_EXERCISE DETAILS:_ Print the full listing exactly.
━━ SUPPLIED DATA
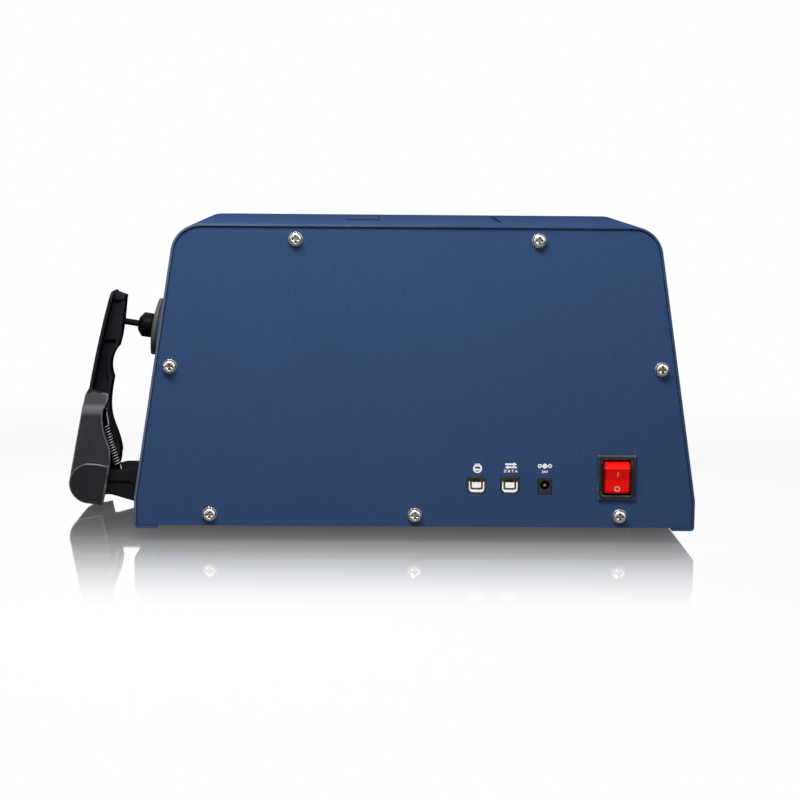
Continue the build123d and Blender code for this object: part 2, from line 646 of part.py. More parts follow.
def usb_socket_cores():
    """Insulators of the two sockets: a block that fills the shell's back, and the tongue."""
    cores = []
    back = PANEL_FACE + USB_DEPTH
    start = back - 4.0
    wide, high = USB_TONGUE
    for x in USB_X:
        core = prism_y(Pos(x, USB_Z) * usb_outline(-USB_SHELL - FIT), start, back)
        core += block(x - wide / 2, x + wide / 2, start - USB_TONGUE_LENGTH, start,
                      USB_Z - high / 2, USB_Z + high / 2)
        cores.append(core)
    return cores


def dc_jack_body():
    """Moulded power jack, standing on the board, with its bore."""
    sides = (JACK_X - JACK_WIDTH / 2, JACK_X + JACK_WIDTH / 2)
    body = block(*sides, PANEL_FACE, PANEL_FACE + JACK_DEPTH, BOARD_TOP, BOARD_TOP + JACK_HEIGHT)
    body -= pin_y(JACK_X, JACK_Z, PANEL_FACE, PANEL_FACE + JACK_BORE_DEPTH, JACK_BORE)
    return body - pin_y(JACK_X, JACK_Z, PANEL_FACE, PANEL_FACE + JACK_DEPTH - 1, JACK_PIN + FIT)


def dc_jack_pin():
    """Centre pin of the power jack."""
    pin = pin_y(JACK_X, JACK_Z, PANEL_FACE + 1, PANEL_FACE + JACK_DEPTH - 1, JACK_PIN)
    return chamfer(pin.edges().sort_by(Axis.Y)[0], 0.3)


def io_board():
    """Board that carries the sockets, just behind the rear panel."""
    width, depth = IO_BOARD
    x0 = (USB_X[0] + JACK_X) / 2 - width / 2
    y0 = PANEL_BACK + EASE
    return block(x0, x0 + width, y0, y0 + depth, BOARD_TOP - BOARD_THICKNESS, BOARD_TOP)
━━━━
_RESULT:_
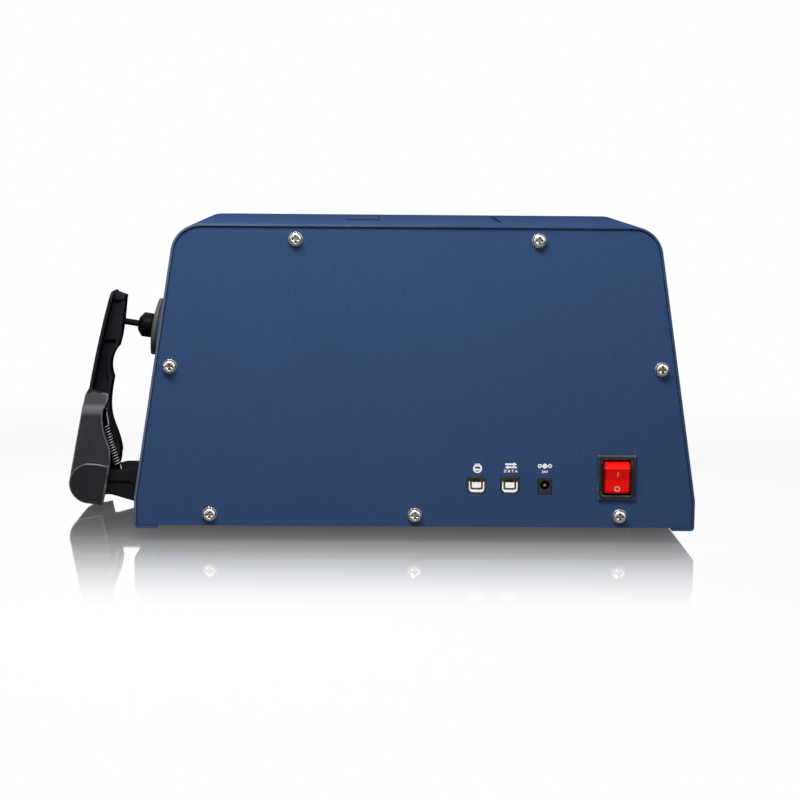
Continue the build123d and Blender code for this object: part 2, from line 646 of part.py. More parts follow.
def usb_socket_cores():
    """Insulators of the two sockets: a block that fills the shell's back, and the tongue."""
    cores = []
    back = PANEL_FACE + USB_DEPTH
    start = back - 4.0
    wide, high = USB_TONGUE
    for x in USB_X:
        core = prism_y(Pos(x, USB_Z) * usb_outline(-USB_SHELL - FIT), start, back)
        core += block(x - wide / 2, x + wide / 2, start - USB_TONGUE_LENGTH, start,
                      USB_Z - high / 2, USB_Z + high / 2)
        cores.append(core)
    return cores


def dc_jack_body():
    """Moulded power jack, standing on the board, with its bore."""
    sides = (JACK_X - JACK_WIDTH / 2, JACK_X + JACK_WIDTH / 2)
    body = block(*sides, PANEL_FACE, PANEL_FACE + JACK_DEPTH, BOARD_TOP, BOARD_TOP + JACK_HEIGHT)
    body -= pin_y(JACK_X, JACK_Z, PANEL_FACE, PANEL_FACE + JACK_BORE_DEPTH, JACK_BORE)
    return body - pin_y(JACK_X, JACK_Z, PANEL_FACE, PANEL_FACE + JACK_DEPTH - 1, JACK_PIN + FIT)


def dc_jack_pin():
    """Centre pin of the power jack."""
    pin = pin_y(JACK_X, JACK_Z, PANEL_FACE + 1, PANEL_FACE + JACK_DEPTH - 1, JACK_PIN)
    return chamfer(pin.edges().sort_by(Axis.Y)[0], 0.3)


def io_board():
    """Board that carries the sockets, just behind the rear panel."""
    width, depth = IO_BOARD
    x0 = (USB_X[0] + JACK_X) / 2 - width / 2
    y0 = PANEL_BACK + EASE
    return block(x0, x0 + width, y0, y0 + depth, BOARD_TOP - BOARD_THICKNESS, BOARD_TOP)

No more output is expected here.